Cities’ cultural policies and actions need to be sustainable, inclusive and support the ecological transition, said Dario Nardella, President of Eurocities, at a high-level European Commission meeting today.
Speaking at a roundtable for representatives of the cultural sectors and industries, Nardella – who also serves as the Mayor of Florence – encouraged municipalities “to build back better” after the pandemic.
“It’s not just about installing alternative energy sources for cultural spaces, using circular materials for exhibitions, recycling them, promoting public transport to attend events and setting sustainable criteria for festivals. It’s also about changing perspective, working in tandem with local actors, sharing spaces and training staff from cultural organisations to become more sustainable,” he remarked.
Mariya Gabriel, EU Commissioner for Innovation, Research, Culture, Education and Youth, hosted the event to strengthen cooperation among cultural and creative sectors and industries in the EU.
Empowering🇪🇺cultural & creative sectors as a strong community of practice👉this is our goal!
At the 2nd cult’ ecosystem High-Level Roundtable, glad to hear from actors’ concrete views.
🤝Sustainability, inclusion, innovation & skills at the core of our joint commitment. pic.twitter.com/Sdzuke2u5s
— Mariya Gabriel (@GabrielMariya) April 20, 2023
There is still a long way to go: local governments need time and support to learn how to make their policies more sustainable. That is why Eurocities will launch its “Lille Call to Action on sustainable culture” during the upcoming Brussels Urban Summit on 12-15 June this year.
The call will invite mayors to commit to a series of principles around two main pillars:
- The ecological transition of local cultural policies and events
- Inclusion in culture and through culture
“You have full support for your call to action on sustainable culture,” Commissioner Gabriel assured Nardella.
For Eurocities, the next step is to prepare concrete proposals for EU-funded actions with a strong local impact and present them at the next roundtable with Gabriel on 6 June.
More power to cities for the energy transition
Just a few hours later, Nardella called for a change in governance mechanisms to adequately reflect cities’ growing role in the energy transition.
Despite cities proving that they’re crucial partners in achieving EU energy and climate goals, local governments’ contribution is too often overlooked in National energy and climate plans, the Eurocities President said at a high-level level discussion at the European Commission.
Participants of the “Looking at the future energy union beyond the crisis” event debated how regional cooperation, solidarity and local involvement can build a more resilient EU energy system, ultimately ensuring secure and affordable energy for everyone in the EU.
The meeting comes ahead of next year’s expected revision of the Regulation on the Governance of the Energy Union.

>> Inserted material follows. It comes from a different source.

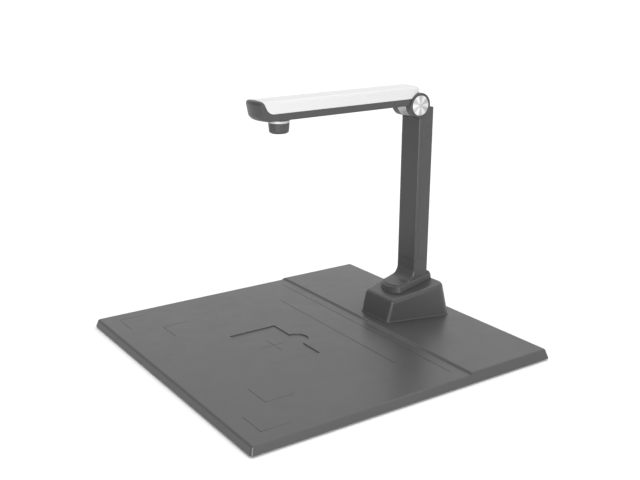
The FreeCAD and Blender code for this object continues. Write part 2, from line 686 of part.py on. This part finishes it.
def tail_zone(inset):
    """Side view of everything in front of the rounded-over rear end."""
    r = TAIL_R - inset
    y = ARM_REAR_Y + ARM_HALF + TAIL_OVER - TAIL_R
    z = ARM_Z1 + CROWN_RISE + TAIL_OVER - TAIL_R
    s = r * math.sqrt(0.5)
    return side_prism([
        (-200.0, 200.0),
        (y + r, 200.0),
        (y + r, z),
        ((y + s, z + s), (y, z + r)),
        (-200.0, z + r),
    ], -20.0, 20.0)


arm = arm_block(0.0)
arm = arm.makeFillet(3.0, edges_where(arm, lambda p: p.z > ARM_Z1 - 0.8))
arm = arm.common(tail_zone(0.0))

inner = arm_block(ARM_WALL).common(tail_zone(ARM_WALL))

seam_curve = [
    (-65.0, 270.0),
    (-65.0, ARM_Z1 + 0.4),
    (-61.2, SEAM_Z + 4.9),
    ((-57.9, SEAM_Z + 1.35), (-53.2, SEAM_Z)),
    (160.0, SEAM_Z),
    (160.0, 270.0),
]
upper_zone = side_prism(seam_curve, -20.0, 20.0)

knuckle_x = SLEEVE_HALF + 0.4
knuckles = [axle(-ARM_HALF, -knuckle_x, BARREL_R), axle(knuckle_x, ARM_HALF, BARREL_R)]
hardware_r = BARREL_R - 1.8

lower = arm.cut(upper_zone)
# Boss under the arm that carries the camera housing
lower = fuse(lower, cone(0.0, LENS_Y, RING_Z1, ARM_Z0, 11.2, 13.6), *knuckles)
lower_hollow = inner.common(box(-20, 20, -58.0, AXIS_Y - BARREL_R - 1.5, 0.0, 300.0))
lower = cut(
    lower,
    lower_hollow,
    axle(-knuckle_x, knuckle_x, BARREL_R + 0.3),
    axle(-ARM_HALF - 1.0, ARM_HALF + 1.0, hardware_r),
    rod(0.0, LENS_Y, 230.0, 250.0, 8.05))
# Slots through the barrel wall for the yoke's cheeks
slot_z0, slot_z1 = ARM_Z0 + ARM_WALL, 251.0
cheeks = [(-cheek_x - cheek_t, -cheek_x), (cheek_x, cheek_x + cheek_t)]
for x0, x1 in cheeks:
    lower = lower.cut(box(
        x0 - 0.3, x1 + 0.3, AXIS_Y - BARREL_R - 3.0, AXIS_Y - 5.0, slot_z0, slot_z1))

# Standoffs for the camera board, seats for the screws
board_half = 10.5
board_y0, board_y1 = -57.0, -4.0
board_screw_places = [(-8.0, -54.0), (8.0, -54.0), (-8.0, -8.0), (8.0, -8.0)]
floor = ARM_Z0 + ARM_WALL
for x, y in board_screw_places:
    lower = lower.fuse(rod(x, y, floor - 0.5, BOARD_Z, 2.2))
    lower = lower.cut(rod(x, y, floor, BOARD_Z + 1.0, 0.9 + RUN_FIT))
arm_screw_places = [(0.0, 12.0), (0.0, 52.0)]
for x, y in arm_screw_places:
    lower = lower.fuse(rod(x, y, floor - 0.5, floor + 1.6, 4.0))
    lower = cut(
        lower,
        rod(x, y, ARM_Z0 - 1.0, ARM_Z0 + 1.6, 2.6),
        rod(x, y, ARM_Z0, floor + 3.0, 1.2 + RUN_FIT))
yoke_screw_places = [(-4.0, 74.0), (4.0, 74.0), (-4.0, 96.0), (4.0, 96.0)]
for x, y in yoke_screw_places:
    lower = cut(
        lower,
        rod(x, y, ARM_Z0 - 1.0, ARM_Z0 + 0.9, 2.2),
        rod(x, y, ARM_Z0, floor + 1.0, 1.0 + RUN_FIT))
export_arm("arm_lower_shell", lower.removeSplitter())

cover_gap = 0.1
cover = arm.common(upper_zone)
cover_hollow = inner.common(box(-20, 20, -57.5, 200.0, 0.0, 300.0))
cover = cut(cover, cover_hollow, axle(-20.0, 20.0, BARREL_R + cover_gap))
for x, y in arm_screw_places:
    cover = cover.fuse(rod(x, y, floor + 1.6, ARM_Z1 - 1.0, 3.2))
    cover = cover.cut(rod(x, y, floor, floor + 9.0, 1.2 + RUN_FIT))
export_arm("arm_top_cover", cover.removeSplitter())

export_arm("arm_screws", *[
    screw(x, y, ARM_Z0 + 1.6, floor + 8.0, 1.2, 2.4, 1.2) for x, y in arm_screw_places])

# Steel yoke: it runs on the pin and is screwed to the arm's floor
yoke_t = 2.0
yoke = box(-11.4, 11.4, 66.0, 104.0, floor, floor + yoke_t)
for x0, x1 in cheeks:
    cheek = side_prism([
        (70.0, floor),
        (104.0, floor),
        (116.0, floor + 0.8),
        (116.0, 250.0),
        (92.0, 250.0),
        (78.0, floor + 4.0),
        (70.0, floor + 4.0),
    ], x0, x1)
    yoke = yoke.fuse(cheek).fuse(axle(x0, x1, hardware_r - 0.4))
yoke = yoke.removeSplitter().cut(axle(-20.0, 20.0, PIN_R + RUN_FIT))
for x, y in yoke_screw_places:
    yoke = yoke.cut(rod(x, y, floor - 1.0, floor + 4.0, 1.0 + RUN_FIT))
export_arm("hinge_yoke", yoke)

export_arm("yoke_screws", *[
    screw(x, y, ARM_Z0 + 0.9, floor + yoke_t + 0.6, 1.0, 2.0, 0.7) for x, y in yoke_screw_places])

# Ends of the barrel: on each side a dark cap with a turned metal disc let into it
disc_t = 1.0
for side, name in ((1.0, "right"), (-1.0, "left")):
    cap = fuse(
        axle(ARM_HALF, BARREL_HALF, BARREL_R),
        axle(ARM_HALF - 2.0, ARM_HALF, hardware_r - RUN_FIT))
    cap = cap.makeFillet(0.6, edges_where(cap, lambda p: near(p.x, BARREL_HALF)))
    cap = cut(
        cap,
        axle(ARM_HALF - 3.0, ARM_HALF - 0.6, 8.4),
        axle(BARREL_HALF - disc_t, BARREL_HALF + 1.0, DISC_R))
    disc = axle(BARREL_HALF - disc_t, BARREL_HALF - 0.1, DISC_R - RUN_FIT)
    disc = disc.makeFillet(0.4, edges_where(disc, lambda p: near(p.x, BARREL_HALF - 0.1)))
    if side < 0:
        cap = cap.mirror(V(0, 0, 0), V(1, 0, 0))
        disc = disc.mirror(V(0, 0, 0), V(1, 0, 0))
    export_arm("hinge_cap_" + name, cap)
    export_arm("hinge_disc_" + name, disc)


# ---- Camera -------------------------------------------------------------

board = box(-board_half, board_half, board_y0, board_y1, BOARD_Z, BOARD_Z + BOARD_T)
for x, y in board_screw_places:
    board = board.cut(rod(x, y, BOARD_Z - 1.0, BOARD_Z + 3.0, 0.9 + RUN_FIT))
export_arm("camera_board", board)

chips = [
    box(-5.0, 5.0, -30.0, -20.0, BOARD_Z + BOARD_T, BOARD_Z + BOARD_T + 1.1),
    box(-4.0, 4.0, -47.0, -41.0, BOARD_Z + BOARD_T, BOARD_Z + BOARD_T + 0.9),
    box(-3.0, 3.0, -16.0, -11.0, BOARD_Z + BOARD_T, BOARD_Z + BOARD_T + 2.6),
]
export_arm("board_components", *chips)

export_arm("board_screws", *[
    screw(x, y, BOARD_Z + BOARD_T, floor + 1.4, 0.9, 1.8, 1.0, up=False) for x, y in board_screw_places])

sensor = box(-4.2, 4.2, LENS_Y - 3.4, LENS_Y + 3.4, BOARD_Z - 1.0, BOARD_Z)
export_arm("image_sensor", sensor)

barrel_r = 6.0
holder_r = 7.1
holder = fuse(
    box(-8.0, 8.0, LENS_Y - 8.0, LENS_Y + 8.0, floor + 0.1, BOARD_Z),
    rod(0.0, LENS_Y, HOUSING_Z1, floor + 0.1, holder_r))
holder = cut(
    holder,
    rod(0.0, LENS_Y, 230.0, floor + 0.2, barrel_r + RUN_FIT),
    rod(0.0, LENS_Y, floor, BOARD_Z + 1.0, barrel_r + RUN_FIT))
export_arm("lens_holder", holder)

lens_z0, lens_z1 = HOUSING_Z0 + 3.0, BOARD_Z - 1.9
lens_barrel = cut(
    rod(0.0, LENS_Y, lens_z0, lens_z1, barrel_r),
    rod(0.0, LENS_Y, lens_z0 + 1.6, lens_z1 - 1.0, 4.2),
    cone(0.0, LENS_Y, lens_z0 - 0.01, lens_z0 + 1.61, 5.2, 4.2),
    rod(0.0, LENS_Y, lens_z1 - 2.0, lens_z1 + 1.0, 3.4))
export_arm("lens_barrel", lens_barrel)

# Front and rear glass elements, ground on their outer faces
front_glass = rod(0.0, LENS_Y, lens_z0 + 1.6, lens_z0 + 4.2, 4.15)
front_glass = front_glass.common(Part.makeSphere(8.0, V(0, LENS_Y, lens_z0 + 9.2)))
rear_glass = rod(0.0, LENS_Y, lens_z1 - 6.0, lens_z1 - 4.0, 4.15)
export_arm("lens_elements", front_glass, rear_glass)

spigot_r = 7.95
housing = Part.makeCone(
    HOUSING_R - 0.9, HOUSING_R, HOUSING_Z1 - HOUSING_Z0, V(0, LENS_Y, HOUSING_Z0), V(0, 0, 1))
housing = housing.makeFillet(2.6, edges_where(housing, lambda p: near(p.z, HOUSING_Z0)))
housing = fuse(housing, rod(0.0, LENS_Y, HOUSING_Z1 - 0.5, floor - 0.6, spigot_r))
housing = cut(
    housing,
    rod(0.0, LENS_Y, HOUSING_Z0 + 1.8, 250.0, holder_r + RUN_FIT),
    rod(0.0, LENS_Y, HOUSING_Z0 + 0.6, HOUSING_Z0 + 2.0, 6.4),
    rod(0.0, LENS_Y, HOUSING_Z0 - 1.0, HOUSING_Z0 + 1.0, 5.4))
export_arm("lens_housing", housing)

export_arm("lens_window", rod(0.0, LENS_Y, HOUSING_Z0 + 0.6, HOUSING_Z0 + 1.6, 6.4 - RUN_FIT))

ring = cut(
    rod(0.0, LENS_Y, HOUSING_Z1, RING_Z1, HOUSING_R),
    rod(0.0, LENS_Y, 230.0, 245.0, spigot_r + RUN_FIT))
export_arm("lens_ring", ring)
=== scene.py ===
import json
import math

import bpy
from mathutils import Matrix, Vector

# Book scanner: procedural materials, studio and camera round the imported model.
# Metres throughout. Z is up and the arm reaches forward along -Y.

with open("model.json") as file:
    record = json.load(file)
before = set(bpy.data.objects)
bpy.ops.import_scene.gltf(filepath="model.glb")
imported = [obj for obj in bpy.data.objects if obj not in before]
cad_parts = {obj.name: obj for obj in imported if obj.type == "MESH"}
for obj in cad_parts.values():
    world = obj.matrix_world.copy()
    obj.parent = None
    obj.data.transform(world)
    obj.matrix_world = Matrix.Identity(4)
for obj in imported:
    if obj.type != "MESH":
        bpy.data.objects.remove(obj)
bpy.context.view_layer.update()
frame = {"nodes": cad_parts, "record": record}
nodes = frame["nodes"]

MM = 0.001
HINGE_Y, HINGE_Z = 0.12375, 0.2406       # the arm's axis, which runs along X
EDGE_SAMPLES = 8                         # rays per point for the eased edges
DISC_CENTRE_R = 0.3 * MM                 # no direction is worked out closer to the disc's middle

# Studio
FLOOR_R = 1.3
FLOOR_DROP = 0.2 * MM                    # the floor lies this far below the rubber feet
SKY_FRONT, SKY_BACK = 0.28, 1.09         # the room is darker on the reader's side
SKY_FADE_FROM, SKY_FADE_TO = -0.85, 0.25 # Y of the direction over which it brightens
# name, place, aim, size, watts
SOFTBOXES = (
    ("top_light", (-0.3, 0.5, 1.9), (0.0, 0.0, 0.05), (1.6, 1.6), 14.5),
    ("side_light", (1.7, 0.55, 0.75), (0.0, 0.05, 0.15), (1.1, 1.0), 2.5),
    ("front_light", (1.05, -1.06, 0.36), (0.0, 0.08, 0.12), (0.35, 0.45), 14.0),
)

# Camera
CAMERA_PLACE = (0.7231, -0.4942, 0.3751)
CAMERA_PITCH, CAMERA_TURN = 73.094, 56.347   # degrees from straight down, and round Z
SENSOR_WIDTH, LENS = 36.0, 50.64             # mm
SHIFT_X, SHIFT_Y = 0.0275, 0.005


# ---- Material graphs ------------------------------------------------------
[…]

For Nardella, a multi-level collaboration principle must be reinforced and implemented to ensure that cities can fully contribute to the national energy and climate plans. A truly coordinated action at European level is the best way to ensure secure, affordable and clean energy to all European households and businesses, the Mayor of Florence noted.
Collaboration with the local level is already enshrined in the Governance regulation. However, cities’ own experience paints a very different picture.
In 2019, only 42% of Eurocities members were asked by their national governments to take part in the drafting of National Energy and Climate Plans, a Eurocities survey showed.
This approach undermines the potential of cities to contribute to an acceleration of the energy transition. “It is a way of working that neither member states nor the EU can afford anymore,” Nardella said.
In Eurocities’ position, the clean energy transition requires – for example – strong local knowledge to identify areas in which to develop wind and solar projects. More generally, urban governments can find new ways to save and produce clean energy by working in tandem with residents, NGO’s, energy communities and other associations.
Cities have been implementing climate and energy measures for decades. When last winter’s energy crisis hit Europe, municipalities proved that they can have a transformative role in shielding people from dramatic energy spikes. In support of the REPowerEU Package, local governments implemented emergency measures in public buildings; they also offered guidance to residents and businesses on energy reduction measures.
Examples of local-EU level actions include the Covenant of Mayors Cities Energy Saving Sprint, a joint initiative of the European Commission with the Covenant of Mayors and the European Committee of the Regions. The scheme helps cities reduce their energy bills in several areas, including heating, lighting, mobility and communication.
Nardella told participants that regional cooperation and a stronger multi-level dialogue with energy authorities, stakeholders and international partners is paramount to develop cross-border infrastructure and projects, enhance existing capacity and create resilient energy systems that leave no one behind.